L’exigence de négociations transparentes
La CGT se plaignait enfin d’un manque de transparence dans les négociations menées par l’employeur. Un tel manquement, s’il est prouvé, est en effet de nature à justifier l’annulation d’un accord collectif, conformément à la jurisprudence précitée de la Cour de cassation.
Mais pour la cour d’appel de Paris, cette preuve n’est ici pas rapportée. Les juges relèvent en effet que l’entreprise a proposé aux syndicats l’assistance d’un expert-comptable afin de les éclairer et de les entendre. Cet expert indépendant a rencontré chacun des syndicats, y compris la CGT, répondu à leurs questions et rédigé une synthèse de leurs propositions.

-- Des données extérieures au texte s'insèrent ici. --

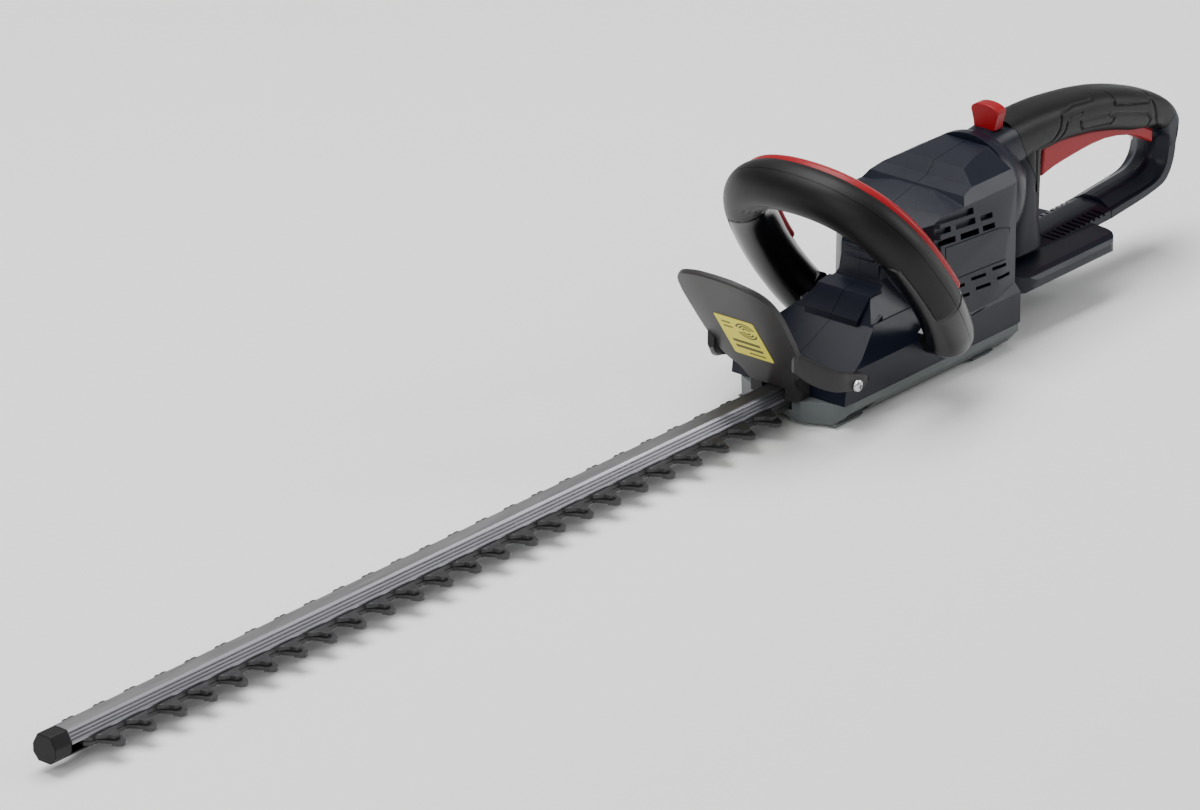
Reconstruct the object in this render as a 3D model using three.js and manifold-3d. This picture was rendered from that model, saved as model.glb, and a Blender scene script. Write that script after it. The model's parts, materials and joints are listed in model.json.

Par ailleurs, s’agissant du déroulement des négociations, 3 réunions se sont tenues en l’espace de 6 semaines. Les juges retiennent que tous les syndicats ont été systématiquement et simultanément informés des propositions des autres organisations syndicales et de la direction. Les syndicats ont disposé du temps nécessaire pour prendre connaissance des termes de l'accord, échanger avec leurs adhérents et formuler des contre-propositions. À cet égard, la CGT ne démontre pas avoir sollicité un report de délai pour la signature de l’accord. Dans ces conditions, les juges considèrent que le reproche de déloyauté des négociations doit être écarté.
A notre avis :
La décision donne ainsi, en creux, des pistes pour garantir la transparence des négociations : le recours à un expert extérieur, financé par l’entreprise mais indépendant, afin de préparer la négociation ; une égalité de traitement entre syndicats dans le partage des informations ; du temps laissé aux négociateurs pour analyser le projet d’accord et y réagir.